GNU Parallel on Biowulf

GNU parallel is a shell tool for executing jobs in parallel using one or more computers. A job can be a single command or a small script that has to be run for each of the lines in the input. The typical input is a list of files, a list of hosts, a list of users, a list of URLs, or a list of tables. A job can also be a command that reads from a pipe. GNU parallel can then split the input and pipe it into commands in parallel.

Important Notes

Here are some crucial options for GNU parallel:


Here are some very useful examples. All of these examples are done after first allocating an interactive session with 8 cpus:

user@biowulf:~$ sinteractive -c 8

The same examples can be run in a batch job by inserting them into sbatch script:

#SBATCH --cpus-per-task 8

ml parallel


Tar a set of directories

After a project is completed, the subdirectories should be compressed into individual gzipped tar files for easy transfer and archiving. First, list the directories that are present:

user@node:~$ ls -F
001/  002/  003/  004/  005/  006/  007/  008/  README.txt*
user@node:~$ ls -1d 00*
001 002 003 004 005 006 007 008

Tar each directory eight at a time using parallel. In this example the option -j tells parallel to run the given command tar at most eight processes simultaneously (as dictated by the $SLURM_CPUS_PER_TASK variable set by slurm). The individual directories from ls -1d 00* are passed to parallel by substituting {} in the command.

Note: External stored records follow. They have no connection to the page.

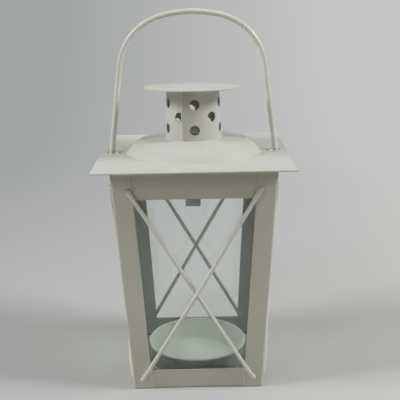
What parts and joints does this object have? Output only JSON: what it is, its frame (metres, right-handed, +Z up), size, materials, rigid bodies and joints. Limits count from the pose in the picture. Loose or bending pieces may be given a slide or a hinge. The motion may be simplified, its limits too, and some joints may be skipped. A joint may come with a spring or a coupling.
{
  "type": "tealight lantern",
  "caption": "Square tapered sheet metal candle lantern with glass sides, crossed wires, a lift-up roof with a punched chimney and cap, and a wire bail.",
  "frame": {"origin": "middle of the base, on the surface that the lantern stands on", "axes": "+Z up, front towards -Y, and +X to the right as seen from the front"},
  "size_m": [0.08, 0.08, 0.1581],
  "materials": {
    "body_paint": "satin",
    "roof_paint": "satin",
    "chimney_paint": "satin",
    "wire_paint": "satin",
    "cup_paint": "satin",
    "clip_metal": "dull, folded sheet",
    "pane_glass": "clear, pale green"
  },
  "bodies": {
    "body": {"corner_post_front_left": "body_paint", "corner_post_front_right": "body_paint", "corner_post_back_right": "body_paint", "corner_post_back_left": "body_paint", "top_rail_front": "body_paint", "top_rail_right": "body_paint", "top_rail_back": "body_paint", "top_rail_left": "body_paint", "bottom_rail_front": "body_paint", "bottom_rail_right": "body_paint", "bottom_rail_back": "body_paint", "bottom_rail_left": "body_paint", "base_plate": "body_paint", "candle_cup": "cup_paint", "glass_pane_front": "pane_glass", "glass_pane_right": "pane_glass", "glass_pane_back": "pane_glass", "glass_pane_left": "pane_glass", "glass_clip_front": "clip_metal", "glass_clip_right": "clip_metal", "glass_clip_back": "clip_metal", "glass_clip_left": "clip_metal", "cross_wire_front_under": "wire_paint", "cross_wire_front_over": "wire_paint", "cross_wire_right_under": "wire_paint", "cross_wire_right_over": "wire_paint", "cross_wire_back_under": "wire_paint", "cross_wire_back_over": "wire_paint", "cross_wire_left_under": "wire_paint", "cross_wire_left_over": "wire_paint"},
    "lid": {"roof_plate": "roof_paint", "chimney_tube": "chimney_paint", "chimney_cap": "roof_paint"},
    "bail": {"bail_handle": "wire_paint"}
  },
  "joints": [
    {"name": "lid_lift", "type": "slide", "parent": "body", "child": "lid", "axis": [0, 0, 1], "range_m": [0, 0.018]},
    {"name": "bail_swing", "type": "hinge", "parent": "body", "child": "bail", "pos_m": [0, 0, 0.094], "axis": [1, 0, 0], "range_deg": [-3, 3]}
  ]
}
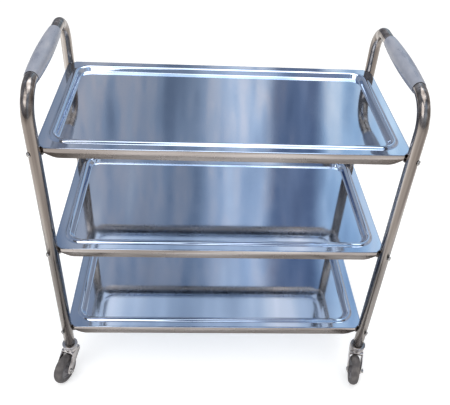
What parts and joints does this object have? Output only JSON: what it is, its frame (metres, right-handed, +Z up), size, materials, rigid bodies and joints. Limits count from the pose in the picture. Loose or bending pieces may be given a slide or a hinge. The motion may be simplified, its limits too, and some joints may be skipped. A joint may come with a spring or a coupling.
{
  "type": "food service trolley",
  "caption": "Tiered stainless service trolley: bent-tube end frames with sleeved push handles, pressed trays bolted at their corners, on swivel casters.",
  "frame": {"origin": "on the floor, at the centre of the four legs", "axes": "+X along the trays' length, from one handle to the other; +Y across the trays' width; +Z up"},
  "size_m": [0.7982, 0.5154, 0.8057],
  "materials": {
    "tray_steel": "polished sheet with light brushing",
    "tube_steel": "polished tube",
    "bolt_steel": "plain",
    "fork_plating": "bright plated",
    "grip_plastic": "satin moulded",
    "tyre_rubber": "worn rubber",
    "hub_grey": "moulded",
    "plug_black": "moulded"
  },
  "bodies": {
    "root": {"frame_left": "tube_steel", "frame_right": "tube_steel", "grip_left": "grip_plastic", "grip_right": "grip_plastic", "tray_bottom": "tray_steel", "tray_middle": "tray_steel", "tray_top": "tray_steel", "bolt_bottom_front_left": "bolt_steel", "nut_bottom_front_left": "bolt_steel", "bolt_bottom_front_right": "bolt_steel", "nut_bottom_front_right": "bolt_steel", "bolt_bottom_rear_left": "bolt_steel", "nut_bottom_rear_left": "bolt_steel", "bolt_bottom_rear_right": "bolt_steel", "nut_bottom_rear_right": "bolt_steel", "bolt_middle_front_left": "bolt_steel", "nut_middle_front_left": "bolt_steel", "bolt_middle_front_right": "bolt_steel", "nut_middle_front_right": "bolt_steel", "bolt_middle_rear_left": "bolt_steel", "nut_middle_rear_left": "bolt_steel", "bolt_middle_rear_right": "bolt_steel", "nut_middle_rear_right": "bolt_steel", "bolt_top_front_left": "bolt_steel", "nut_top_front_left": "bolt_steel", "bolt_top_front_right": "bolt_steel", "nut_top_front_right": "bolt_steel", "bolt_top_rear_left": "bolt_steel", "nut_top_rear_left": "bolt_steel", "bolt_top_rear_right": "bolt_steel", "nut_top_rear_right": "bolt_steel", "tube_plug_front_left": "plug_black", "caster_stem_front_left": "fork_plating", "tube_plug_front_right": "plug_black", "caster_stem_front_right": "fork_plating", "tube_plug_rear_left": "plug_black", "caster_stem_rear_left": "fork_plating", "tube_plug_rear_right": "plug_black", "caster_stem_rear_right": "fork_plating"},
    "caster_front_left": {"fork_front_left": "fork_plating", "axle_bolt_front_left": "bolt_steel", "axle_nut_front_left": "bolt_steel"},
    "wheel_front_left": {"tyre_front_left": "tyre_rubber", "hub_front_left": "hub_grey"},
    "caster_front_right": {"fork_front_right": "fork_plating", "axle_bolt_front_right": "bolt_steel", "axle_nut_front_right": "bolt_steel"},
    "wheel_front_right": {"tyre_front_right": "tyre_rubber", "hub_front_right": "hub_grey"},
    "caster_rear_left": {"fork_rear_left": "fork_plating", "axle_bolt_rear_left": "bolt_steel", "axle_nut_rear_left": "bolt_steel"},
    "wheel_rear_left": {"tyre_rear_left": "tyre_rubber", "hub_rear_left": "hub_grey"},
    "caster_rear_right": {"fork_rear_right": "fork_plating", "axle_bolt_rear_right": "bolt_steel", "axle_nut_rear_right": "bolt_steel"},
    "wheel_rear_right": {"tyre_rear_right": "tyre_rubber", "hub_rear_right": "hub_grey"}
  },
  "joints": [
    {"name": "swivel_front_left", "type": "hinge", "parent": "root", "child": "caster_front_left", "pos_m": [-0.3625, -0.1875, 0.084], "axis": [0, 0, 1], "continuous": true},
    {"name": "roll_front_left", "type": "hinge", "parent": "caster_front_left", "child": "wheel_front_left", "pos_m": [-0.37634, -0.21746, 0.0375], "axis": [0.9078, -0.4195, 0], "continuous": true},
    {"name": "swivel_front_right", "type": "hinge", "parent": "root", "child": "caster_front_right", "pos_m": [0.3625, -0.1875, 0.084], "axis": [0, 0, 1], "continuous": true},
    {"name": "roll_front_right", "type": "hinge", "parent": "caster_front_right", "child": "wheel_front_right", "pos_m": [0.35688, -0.22002, 0.0375], "axis": [0.9854, -0.1702, 0], "continuous": true},
    {"name": "swivel_rear_left", "type": "hinge", "parent": "root", "child": "caster_rear_left", "pos_m": [-0.3625, 0.1875, 0.084], "axis": [0, 0, 1], "continuous": true},
    {"name": "roll_rear_left", "type": "hinge", "parent": "caster_rear_left", "child": "wheel_rear_left", "pos_m": [-0.35688, 0.22002, 0.0375], "axis": [-0.9854, 0.1702, 0], "continuous": true},
    {"name": "swivel_rear_right", "type": "hinge", "parent": "root", "child": "caster_rear_right", "pos_m": [0.3625, 0.1875, 0.084], "axis": [0, 0, 1], "continuous": true},
    {"name": "roll_rear_right", "type": "hinge", "parent": "caster_rear_right", "child": "wheel_rear_right", "pos_m": [0.37634, 0.21746, 0.0375], "axis": [-0.9078, 0.4195, 0], "continuous": true}
  ]
}
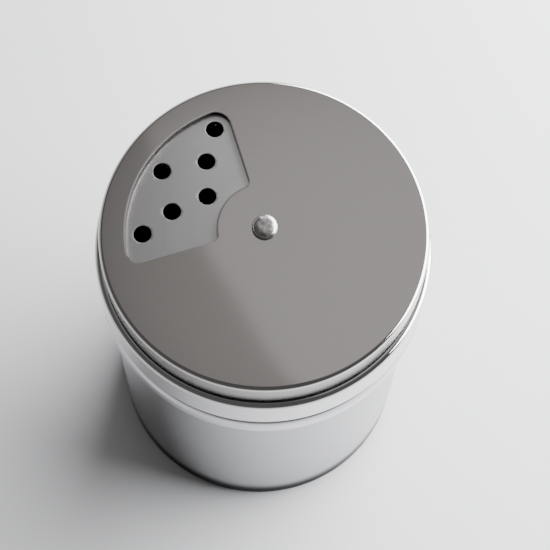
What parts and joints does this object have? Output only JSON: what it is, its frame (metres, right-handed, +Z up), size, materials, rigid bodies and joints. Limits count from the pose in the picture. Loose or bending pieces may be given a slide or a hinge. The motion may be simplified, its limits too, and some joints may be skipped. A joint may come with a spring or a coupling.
{
  "type": "spice shaker with a turning cover",
  "caption": "Round steel table shaker: a straight jar with a bead, a stepped screw lid with groups of shaking holes, and a riveted top cover whose window turns to open or shut them.",
  "frame": {"origin": "centre of the base, on the surface that the jar stands on", "axes": "+Z up along the jar's axis; +Y away from the viewer of the picture, +X to the right"},
  "size_m": [0.0754, 0.0754, 0.1042],
  "materials": {
    "jar_steel": "satin stainless steel",
    "lid_steel": "polished stainless steel",
    "cover_steel": "fine satin stainless steel",
    "rivet_steel": "hammered bright steel",
    "spring_steel": "plain spring steel",
    "seal_rubber": "soft white silicone"
  },
  "bodies": {
    "jar": {"jar": "jar_steel"},
    "seal": {"lid_seal": "seal_rubber"},
    "lid": {"screw_lid": "lid_steel", "pivot_rivet": "rivet_steel", "wave_washer": "spring_steel", "backing_washer": "spring_steel"},
    "cover": {"rotating_cover": "cover_steel"}
  },
  "joints": [
    {"name": "lid_rise", "type": "slide", "parent": "jar", "child": "seal", "axis": [0, 0, 1], "range_m": [0, 0.01334]},
    {"name": "lid_turn", "type": "hinge", "parent": "seal", "child": "lid", "pos_m": [0, 0, 0.086], "axis": [0, 0, 1], "range_deg": [0, 1200]},
    {"name": "cover_turn", "type": "hinge", "parent": "lid", "child": "cover", "pos_m": [0, 0, 0.1024], "axis": [0, 0, 1], "continuous": true}
  ],
  "couplings": [
    {"joint": "lid_rise", "follows": "lid_turn", "m_per_rad": 0.00063662}
  ]
}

user@node:~$ parallel -j $SLURM_CPUS_PER_TASK "tar -c -z -f {}.tgz {}" ::: ls -1d 00*
user@node:~$ ls *.tgz
001.tgz  002.tgz  003.tgz  004.tgz  005.tgz  006.tgz  007.tgz  008.tgz

Run a command with multiple inputs

If you have a single-threaded command that accepts an argument and outputs to a unique file, parallel can be used to accelerate the processing with a minimal of fuss.

user@node:~$ parallel -j $SLURM_CPUS_PER_TASK "command -i {} -o {}.out" ::: a b c d e f g h

Keep in mind that because the number of simultaneous processes executed by parallel is determined by $SLURM_CPUS_PER_TASK, the slurm option -c or --cpus-per-task will change this number. So, for the example above, if this was submitted like so:

sbatch -c 4

only 4 processes would be run simultaneously.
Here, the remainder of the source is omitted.